Social media sites like Twitter are also helpful places to go should something come up during the Android 5.1.1 Lollipop installation process or after the software is installed. The Android Central Forums are also another solid place to look for possible fixes or help with the update should you need it. XDA-Developers is also a good site to check out though it’s typically a little more dense.

We’ve also put together a list of potential Android 5.1 Lollipop problems and fixes that’s worth checking out if you’re not familiar with some of the more common problems and fixes.

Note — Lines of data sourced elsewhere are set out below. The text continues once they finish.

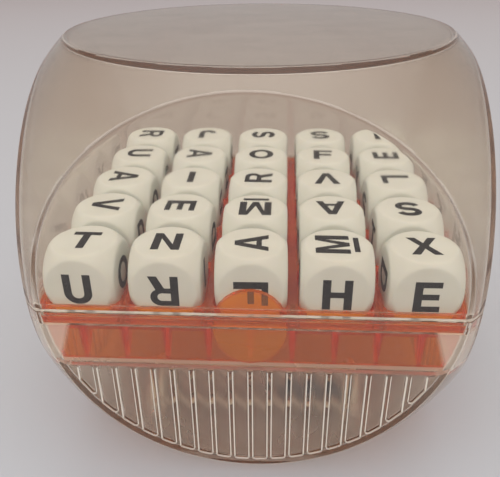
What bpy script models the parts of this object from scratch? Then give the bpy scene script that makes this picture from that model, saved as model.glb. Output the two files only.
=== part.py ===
"""Letter dice word game: a clear die-shaped case, an orange tray of cells, letter dice and a sand timer.

The origin is the centre of the case's underside, +X is right, +Y runs away from the front and +Z is up.
All lengths are in metres.
"""
import math

import bmesh
import bpy
from mathutils import Matrix, Vector

# Clearance between pieces that touch, how deep joined shapes run into each other, and how far cuts run past
SEAT_GAP = 0.0003
EMBED = 0.0005
OVERRUN = 0.001
WELD = 0.000001

# Letter dice, in a square of rows and columns
ROWS = 5
DIE_SIDE = 0.016
DIE_EDGE_MARGIN = 0.0008
DIE_TURN = math.radians(1.2)
DIE_SEGMENTS = 12
DIE_BAND_STEPS = 1

# Tray
CELL_GAP = 0.00045
DIVIDER = 0.0019
CELL_CORNER = 0.002
CELL_CORNER_STEPS = 2
CELL_DEPTH = 0.0047
CELL_SINK = 0.0026
TRAY_WALL = 0.0011
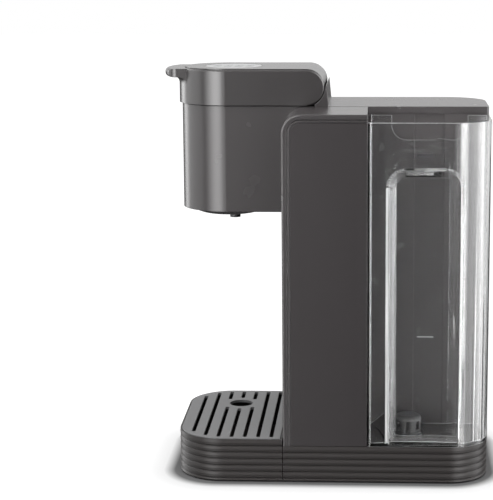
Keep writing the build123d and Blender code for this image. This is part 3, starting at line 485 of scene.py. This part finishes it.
@dataclass(frozen=True)
class CircuitBoard:
    """Solder-masked board with faint tracks under the mask."""

    name: str
    colour: Colour
    track: float = 1.2 * MM
    tracks_across: float = 8.0
    dark_share: float = 0.8
    track_share: float = 1.8
    roughness: float = 0.35

    def material(self) -> bpy.types.Material:
        """Builds the finish's material.

        Returns:
            The new material.
        """
        material, graph = new_material(self.name)
        cells = graph.add(
            "TexBrick",
            Vector=graph.place(),
            Scale=1.0 / (self.track * self.tracks_across),
            Color1=(*self.colour, 1.0),
            Color2=(*scaled(self.colour, self.dark_share), 1.0),
            Mortar=(*scaled(self.colour, self.track_share), 1.0),
        )
        shader = graph.add("BsdfPrincipled", Base_Color=cells.outputs[0], Roughness=self.roughness)
        graph.finish(shader)
        return material


class Finish(Enum):
    """The finishes that the machine's pieces have."""

    SHELL = MouldedPlastic("shell_plastic", (0.061, 0.0552, 0.0564), roughness=0.27, edge=0.8 * MM)
    PANEL = MouldedPlastic("panel_plastic", (0.031, 0.0264, 0.0276), roughness=0.28)
    LID = MouldedPlastic("lid_plastic", (0.047, 0.0425, 0.0432), roughness=0.24, gloss=0.6)
    RIBBED = MouldedPlastic("ribbed_plastic", (0.0205, 0.0175, 0.017), roughness=0.4, gloss=0.25)
    GRATE = MouldedPlastic("grate_plastic", (0.17, 0.169, 0.173), roughness=0.42)
    CONTROL = MouldedPlastic("control_silver", (0.47, 0.475, 0.48), roughness=0.28, mottle=0.03)
    KEY = MouldedPlastic("key_silver", (0.42, 0.424, 0.43), roughness=0.32, mottle=0.03)
    INK = MouldedPlastic("key_ink", (0.02, 0.02, 0.022), roughness=0.5)
    MARK = MouldedPlastic("level_mark", (0.45, 0.45, 0.46), roughness=0.5)
    INNER = MouldedPlastic("inner_plastic", (0.018, 0.018, 0.019), roughness=0.45)
    MESH = MouldedPlastic("filter_plastic", (0.02, 0.02, 0.021), roughness=0.45)
    CLEAR = ClearPlastic("clear_plastic", (0.965, 0.97, 0.972), haze=0.004)
    RUBBER = SoftRubber("black_rubber", (0.02, 0.02, 0.02))
    SILICONE = SoftRubber("white_silicone", (0.62, 0.61, 0.57), roughness=0.5, see_through=0.3)
    STEEL = BrushedSteel("brushed_steel", (0.62, 0.62, 0.63))
    BOARD = CircuitBoard("circuit_board", (0.01, 0.09, 0.03))


class FinishShelf:
    """Keeps one material for each finish."""

    def __init__(self) -> None:
        """Starts with no material made."""
        self.made: dict[Finish, bpy.types.Material] = {}

    def take(self, finish: Finish) -> bpy.types.Material:
        """Gives the finish's material, made the first time it is asked for.

        Args:
            finish: The finish to make.

        Returns:
            The finish's material.
        """
        if finish not in self.made:
            self.made[finish] = finish.value.material()
        return self.made[finish]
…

Rooted/Custom ROM Users Proceed with Caution

If you are rooted and using custom ROMs, you will want to proceed to your Android 5.1.1 release date with caution. While power users will likely have no issues making the upgrade to the latest version of Android, average Nexus users that aren’t as involved in the community and Nexus users who have only recently rooted or installed custom software will need to be extremely careful.


Before you install Android 5.1.1, we suggest heading to a place like XDA-Developers or to a specific domain for your modded software (Cyanogenmod forums for example) to ensure that everything is working properly and to seek assistance if necessary. We expect a fairly smooth transition process for most people but again, you just never know what might occur.

Install Lollipop From Home If Possible

Install Android 5.1.1 Lollipop from your home base if possible. Installing at home means that there will be fewer distractions. It also means that you should have access to all of the proper information in case something goes wrong. The last thing you want is for something to go haywire while at work, in the middle of a class or on vacation.

You Can Downgrade to Android 5.1 or Below

Finally, if you get Android 5.1.1 Lollipop on board your device and you aren’t liking the performance, you will be able to downgrade. We’ve put together some instructions that detail the process. You’ll just need to substitute in the correct files. It’s something to keep in mind as we inch closer to the OTAs and potential Android 5.1.1 problems.